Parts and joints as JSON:
● ● ● ● ● ● ●
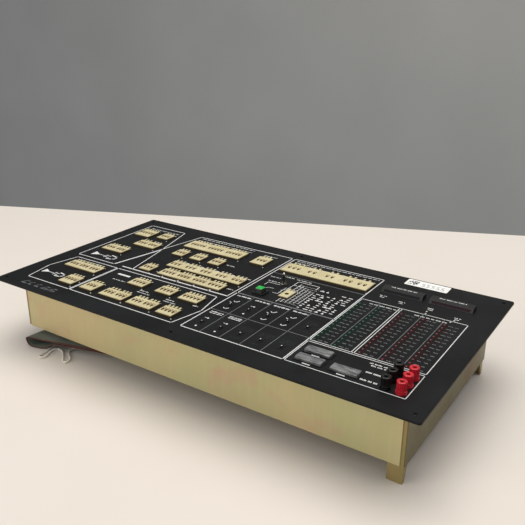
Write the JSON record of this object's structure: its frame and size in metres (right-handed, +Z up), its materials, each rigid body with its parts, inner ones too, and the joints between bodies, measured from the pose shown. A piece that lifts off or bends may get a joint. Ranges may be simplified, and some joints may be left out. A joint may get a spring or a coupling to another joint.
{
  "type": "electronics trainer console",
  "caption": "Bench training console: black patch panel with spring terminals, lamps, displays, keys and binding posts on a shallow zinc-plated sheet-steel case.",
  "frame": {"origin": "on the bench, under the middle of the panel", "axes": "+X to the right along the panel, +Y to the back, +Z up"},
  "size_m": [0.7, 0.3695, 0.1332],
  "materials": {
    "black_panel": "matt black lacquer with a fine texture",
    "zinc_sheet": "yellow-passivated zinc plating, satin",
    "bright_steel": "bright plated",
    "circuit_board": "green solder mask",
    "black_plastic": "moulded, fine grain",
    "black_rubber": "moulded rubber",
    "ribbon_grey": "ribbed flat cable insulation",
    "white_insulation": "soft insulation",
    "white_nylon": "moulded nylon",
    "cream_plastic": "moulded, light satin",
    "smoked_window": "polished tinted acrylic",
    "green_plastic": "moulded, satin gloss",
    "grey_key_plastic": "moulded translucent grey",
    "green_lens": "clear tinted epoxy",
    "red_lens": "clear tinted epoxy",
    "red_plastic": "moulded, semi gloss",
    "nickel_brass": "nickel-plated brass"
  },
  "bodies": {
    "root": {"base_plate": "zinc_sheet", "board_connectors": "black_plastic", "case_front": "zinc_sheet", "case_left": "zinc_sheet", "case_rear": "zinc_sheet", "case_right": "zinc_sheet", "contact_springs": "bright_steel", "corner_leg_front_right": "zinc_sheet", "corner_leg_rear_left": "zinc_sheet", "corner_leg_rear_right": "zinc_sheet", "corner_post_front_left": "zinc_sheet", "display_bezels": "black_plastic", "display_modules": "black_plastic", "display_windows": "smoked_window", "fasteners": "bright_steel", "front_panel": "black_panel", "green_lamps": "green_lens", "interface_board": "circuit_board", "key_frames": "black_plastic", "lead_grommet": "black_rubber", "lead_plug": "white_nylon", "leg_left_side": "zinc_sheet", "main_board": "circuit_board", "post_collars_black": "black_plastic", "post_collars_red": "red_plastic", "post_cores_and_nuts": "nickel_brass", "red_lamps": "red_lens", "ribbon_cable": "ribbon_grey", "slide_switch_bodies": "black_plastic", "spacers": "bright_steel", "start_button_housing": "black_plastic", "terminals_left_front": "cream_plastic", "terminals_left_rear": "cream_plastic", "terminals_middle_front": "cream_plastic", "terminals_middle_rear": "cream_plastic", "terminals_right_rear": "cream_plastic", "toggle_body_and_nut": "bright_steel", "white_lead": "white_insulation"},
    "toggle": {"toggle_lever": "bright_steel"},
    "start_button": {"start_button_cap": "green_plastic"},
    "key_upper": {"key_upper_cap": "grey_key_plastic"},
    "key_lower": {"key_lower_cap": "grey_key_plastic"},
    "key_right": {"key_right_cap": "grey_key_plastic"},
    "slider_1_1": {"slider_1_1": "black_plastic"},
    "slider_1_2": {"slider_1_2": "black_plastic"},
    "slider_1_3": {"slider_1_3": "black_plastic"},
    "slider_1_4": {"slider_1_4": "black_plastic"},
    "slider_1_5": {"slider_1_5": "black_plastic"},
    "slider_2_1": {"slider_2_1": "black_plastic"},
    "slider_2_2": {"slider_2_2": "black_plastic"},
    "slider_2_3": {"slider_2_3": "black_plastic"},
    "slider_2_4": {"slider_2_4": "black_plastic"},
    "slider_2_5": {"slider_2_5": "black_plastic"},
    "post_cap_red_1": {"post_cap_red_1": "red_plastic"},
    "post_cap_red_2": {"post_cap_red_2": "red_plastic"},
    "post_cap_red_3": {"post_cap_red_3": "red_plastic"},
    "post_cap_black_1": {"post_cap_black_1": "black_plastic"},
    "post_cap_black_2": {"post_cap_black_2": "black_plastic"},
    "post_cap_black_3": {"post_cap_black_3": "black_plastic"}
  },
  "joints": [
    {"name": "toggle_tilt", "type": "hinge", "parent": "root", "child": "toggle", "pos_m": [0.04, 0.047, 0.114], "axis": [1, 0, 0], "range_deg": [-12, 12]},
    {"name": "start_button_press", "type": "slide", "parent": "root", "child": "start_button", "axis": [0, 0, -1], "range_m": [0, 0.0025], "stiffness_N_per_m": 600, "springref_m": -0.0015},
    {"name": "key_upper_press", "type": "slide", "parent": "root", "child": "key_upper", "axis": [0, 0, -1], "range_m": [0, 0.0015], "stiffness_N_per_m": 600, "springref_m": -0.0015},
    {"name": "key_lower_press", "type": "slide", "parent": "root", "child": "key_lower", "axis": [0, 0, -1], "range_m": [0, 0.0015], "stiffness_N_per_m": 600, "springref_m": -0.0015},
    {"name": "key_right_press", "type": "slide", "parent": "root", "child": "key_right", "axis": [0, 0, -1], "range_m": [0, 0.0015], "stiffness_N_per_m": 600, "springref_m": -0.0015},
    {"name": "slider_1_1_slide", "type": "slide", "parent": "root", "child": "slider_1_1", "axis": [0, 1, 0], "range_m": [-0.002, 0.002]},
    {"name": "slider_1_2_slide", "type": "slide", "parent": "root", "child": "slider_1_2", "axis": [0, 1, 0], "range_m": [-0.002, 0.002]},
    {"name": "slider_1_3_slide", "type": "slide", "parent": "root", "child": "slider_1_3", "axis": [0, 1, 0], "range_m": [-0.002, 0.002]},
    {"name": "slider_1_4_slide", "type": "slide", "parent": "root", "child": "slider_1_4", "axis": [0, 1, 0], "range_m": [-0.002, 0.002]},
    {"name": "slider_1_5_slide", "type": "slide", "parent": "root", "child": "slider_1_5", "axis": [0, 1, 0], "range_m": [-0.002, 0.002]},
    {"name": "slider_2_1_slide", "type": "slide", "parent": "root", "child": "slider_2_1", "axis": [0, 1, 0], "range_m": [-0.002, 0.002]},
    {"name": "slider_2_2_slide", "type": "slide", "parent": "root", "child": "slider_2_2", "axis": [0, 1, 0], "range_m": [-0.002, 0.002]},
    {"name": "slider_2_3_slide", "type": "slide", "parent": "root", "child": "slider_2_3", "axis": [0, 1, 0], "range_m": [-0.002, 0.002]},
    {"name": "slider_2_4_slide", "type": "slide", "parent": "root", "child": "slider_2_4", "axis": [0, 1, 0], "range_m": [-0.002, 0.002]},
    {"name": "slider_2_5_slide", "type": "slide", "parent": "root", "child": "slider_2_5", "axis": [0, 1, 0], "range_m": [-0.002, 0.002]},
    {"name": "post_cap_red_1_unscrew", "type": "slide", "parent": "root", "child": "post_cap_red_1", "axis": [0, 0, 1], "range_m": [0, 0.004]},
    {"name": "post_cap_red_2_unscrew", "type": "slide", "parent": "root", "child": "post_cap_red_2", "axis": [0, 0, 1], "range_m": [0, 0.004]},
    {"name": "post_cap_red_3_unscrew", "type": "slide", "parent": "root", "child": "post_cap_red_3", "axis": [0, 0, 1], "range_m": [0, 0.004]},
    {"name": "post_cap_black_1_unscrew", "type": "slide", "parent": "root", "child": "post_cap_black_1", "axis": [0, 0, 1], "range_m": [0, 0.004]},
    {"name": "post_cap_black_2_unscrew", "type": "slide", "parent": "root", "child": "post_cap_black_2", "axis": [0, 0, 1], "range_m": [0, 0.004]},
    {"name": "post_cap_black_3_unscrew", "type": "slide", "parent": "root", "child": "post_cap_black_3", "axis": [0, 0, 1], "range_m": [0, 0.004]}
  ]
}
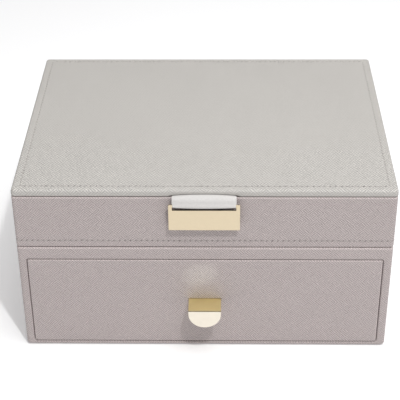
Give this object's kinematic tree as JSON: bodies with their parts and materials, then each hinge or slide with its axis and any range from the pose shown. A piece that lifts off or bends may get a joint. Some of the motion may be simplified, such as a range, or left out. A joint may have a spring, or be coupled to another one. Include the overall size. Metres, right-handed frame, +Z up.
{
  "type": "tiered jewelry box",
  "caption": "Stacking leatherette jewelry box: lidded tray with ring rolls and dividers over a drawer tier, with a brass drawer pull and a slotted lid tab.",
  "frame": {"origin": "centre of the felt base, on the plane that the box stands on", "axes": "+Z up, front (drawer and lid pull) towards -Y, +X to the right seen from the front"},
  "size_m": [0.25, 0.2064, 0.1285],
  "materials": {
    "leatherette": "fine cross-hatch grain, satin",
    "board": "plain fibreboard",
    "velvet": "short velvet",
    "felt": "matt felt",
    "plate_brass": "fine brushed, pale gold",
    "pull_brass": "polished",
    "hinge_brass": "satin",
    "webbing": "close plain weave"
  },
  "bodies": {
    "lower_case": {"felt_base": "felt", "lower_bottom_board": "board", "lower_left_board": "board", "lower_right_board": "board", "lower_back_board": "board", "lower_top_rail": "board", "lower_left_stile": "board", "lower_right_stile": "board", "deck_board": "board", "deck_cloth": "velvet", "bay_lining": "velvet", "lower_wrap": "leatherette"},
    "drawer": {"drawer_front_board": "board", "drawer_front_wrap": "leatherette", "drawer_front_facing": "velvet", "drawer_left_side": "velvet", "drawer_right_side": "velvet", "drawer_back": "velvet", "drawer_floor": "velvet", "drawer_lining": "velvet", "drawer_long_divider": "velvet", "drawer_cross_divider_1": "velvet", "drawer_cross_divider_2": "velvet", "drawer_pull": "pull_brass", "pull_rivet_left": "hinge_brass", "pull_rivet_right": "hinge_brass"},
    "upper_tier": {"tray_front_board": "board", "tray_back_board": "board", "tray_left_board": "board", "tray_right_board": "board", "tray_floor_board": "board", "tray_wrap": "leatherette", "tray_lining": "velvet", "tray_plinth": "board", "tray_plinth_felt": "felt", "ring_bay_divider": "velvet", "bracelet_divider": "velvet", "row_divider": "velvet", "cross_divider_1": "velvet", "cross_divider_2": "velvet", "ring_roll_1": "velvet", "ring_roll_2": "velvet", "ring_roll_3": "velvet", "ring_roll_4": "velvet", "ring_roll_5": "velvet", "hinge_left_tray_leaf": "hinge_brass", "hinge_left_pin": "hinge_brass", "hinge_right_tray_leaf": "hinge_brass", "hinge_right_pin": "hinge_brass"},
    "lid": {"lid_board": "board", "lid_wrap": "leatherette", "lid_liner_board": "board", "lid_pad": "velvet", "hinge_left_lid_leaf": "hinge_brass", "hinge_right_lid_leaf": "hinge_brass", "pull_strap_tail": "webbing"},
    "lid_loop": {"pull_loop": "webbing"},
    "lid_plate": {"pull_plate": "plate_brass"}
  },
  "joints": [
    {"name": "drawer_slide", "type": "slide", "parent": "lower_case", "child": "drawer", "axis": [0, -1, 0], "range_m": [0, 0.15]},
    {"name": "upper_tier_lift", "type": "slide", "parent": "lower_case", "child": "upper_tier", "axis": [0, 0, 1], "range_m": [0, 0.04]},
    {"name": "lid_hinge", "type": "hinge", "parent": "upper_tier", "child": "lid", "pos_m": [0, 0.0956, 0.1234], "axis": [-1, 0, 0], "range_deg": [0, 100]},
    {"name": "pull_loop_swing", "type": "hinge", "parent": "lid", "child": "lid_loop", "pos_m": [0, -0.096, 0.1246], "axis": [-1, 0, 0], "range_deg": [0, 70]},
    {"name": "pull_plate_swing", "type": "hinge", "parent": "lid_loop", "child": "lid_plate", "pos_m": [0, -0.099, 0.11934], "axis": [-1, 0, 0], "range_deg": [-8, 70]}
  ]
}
● ● ● ● ● ● ●
▶ _Exercise instructions_
Using the listing above, return all lines where the word "pose" occurs.

▶ _Right answer_
Write the JSON record of this object's structure: its frame and size in metres (right-handed, +Z up), its materials, each rigid body with its parts, inner ones too, and the joints between bodies, measured from the pose shown. A piece that lifts off or bends may get a joint. Ranges may be simplified, and some joints may be left out. A joint may get a spring or a coupling to another joint.
Give this object's kinematic tree as JSON: bodies with their parts and materials, then each hinge or slide with its axis and any range from the pose shown. A piece that lifts off or bends may get a joint. Some of the motion may be simplified, such as a range, or left out. A joint may have a spring, or be coupled to another one. Include the overall size. Metres, right-handed frame, +Z up.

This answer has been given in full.